I used to have a reoccurring conversation with a friend in college about equality. He is a libertarian and argues for minimal interference and rules. I am not. He would talk about the level playing field between he and minorities, including women. He argued that they had the same chances he had. I pointed out that he is 6’4 and gigantic. He has a deep, booming voice and is incredibly imposing. I would watch shy young women of 5’3 make no attempt to engage him in class, because he was forceful and physically dominant. He also used (perhaps unintentionally) his size to his advantage. Between a big man and a small woman, there is no level playing field, when the playing field is a social/academic one.
Of course, these women had their own advantages, but these require overcoming the advantage his aggressive style gives him. He gets a head start when he walks in the room because the natural inclination of everyone else is to cede to his aggressiveness. Even a defensive or counter-aggressive posture means the interaction plays out on his terms.
I was reminded of this when I listened to a story about a new tobacco bill this morning on Michigan Public Radio. This new bill, like bills popping up in Washington and Virginia sponsored by the tobacco industry, targets small tobacco shops for a tax increase based on the big business playing field.
The foundational argument is simple enough: if you produce cigarettes, you should be subject to the state’s per/pack tax. This sounds fair and balanced. Until you focus on how different these operations are. The big cigarette companies produce their product on a massive scale, with streamlined distribution systems creating a low-cost product cheaply, efficiently, and nationally. The independent tobacco shop allows customers to hand-roll the cigarettes or use a machine to roll the local product they purchase with some efficiency. No mass production, national profit stream, or infrastructure investment that produces cheap goods quickly. This playing field is only level for big business, because it is their field and their business model.
The idea of the level playing field only works when controlled for nearly all major differences. The Detroit Lions compete against the Green Bay Packers under the same rules, cost structure, and relative resource pool. This means that the differences are minor: coaching, style, talent evaluation, draft success, injury prevention, conditioning, etc. We wouldn’t put my hometown Alpena Wildcats up against the Lions and expect them to compete. Their differences are major: high school students, smaller talent pool, financial resources, etc. To speak of a level playing field in such broad terms and with such ideological rigidity is to believe that it is sufficient to have the Wildcats compete against the Lions at Ford Field in Detroit. In the most technical sense possible, the Wildcats have a literal chance of winning, but no conceivable chance of winning short of miraculous intervention. We couldn’t beat Traverse City!

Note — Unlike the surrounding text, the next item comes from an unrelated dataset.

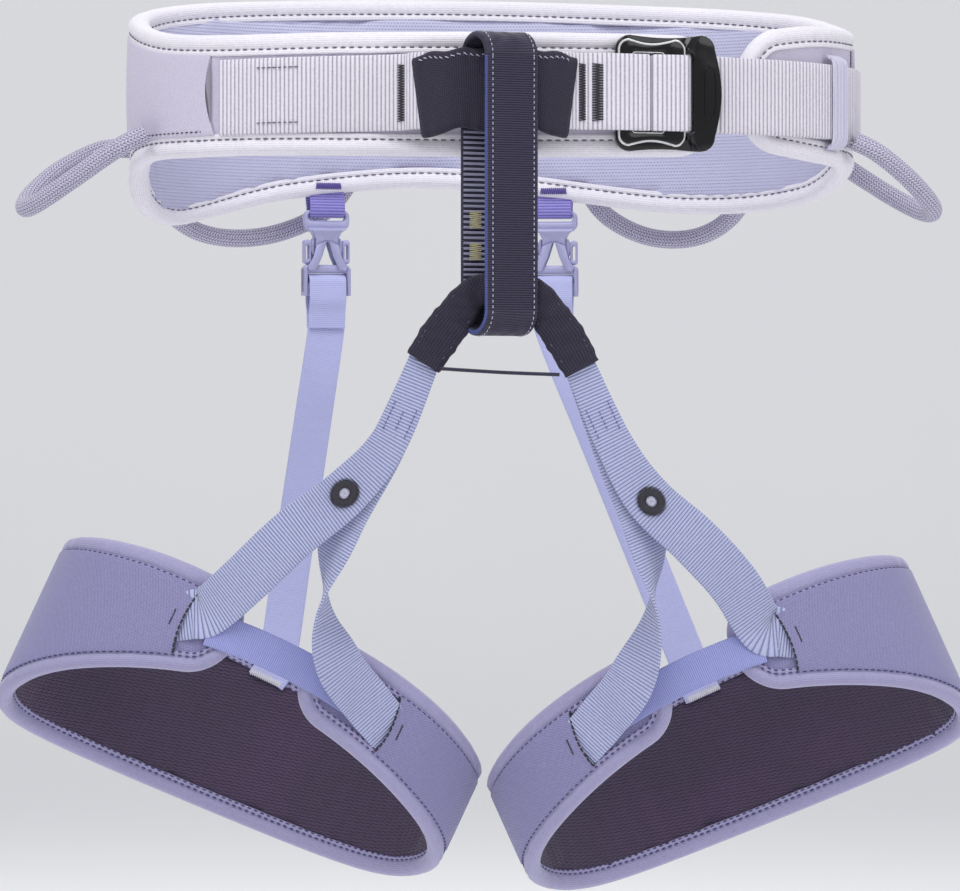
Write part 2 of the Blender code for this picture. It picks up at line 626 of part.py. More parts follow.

The problem with the conversation is that we speak about this as if the only variable is the playing field. If we keep it level, the grass trimmed, and the lines painted, we will have a fair contest. But we ignore all of the ways in which, even the most neutral of sites doesn’t make a contest fair.
Perhaps the problem is that we even see it as a direct contest. What the big tobacco companies do is mass produce cigarettes to the masses. The small tobacco shops are local businesses catering to a niche market and innovating their craft product to their local community, the very stuff of our politicians’ rhetorical support. Why change the competitive environment for purely ideological reasons when the end result will be an actual decrease in the type of competition we cherish?
[NOTE: Please do not read this as an endorsement of smoking. It is not. I do not smoke and am no friend to the tobacco industry. This seemed like the perfect example of not only ideological hypocrisy, but a confusion of priorities.]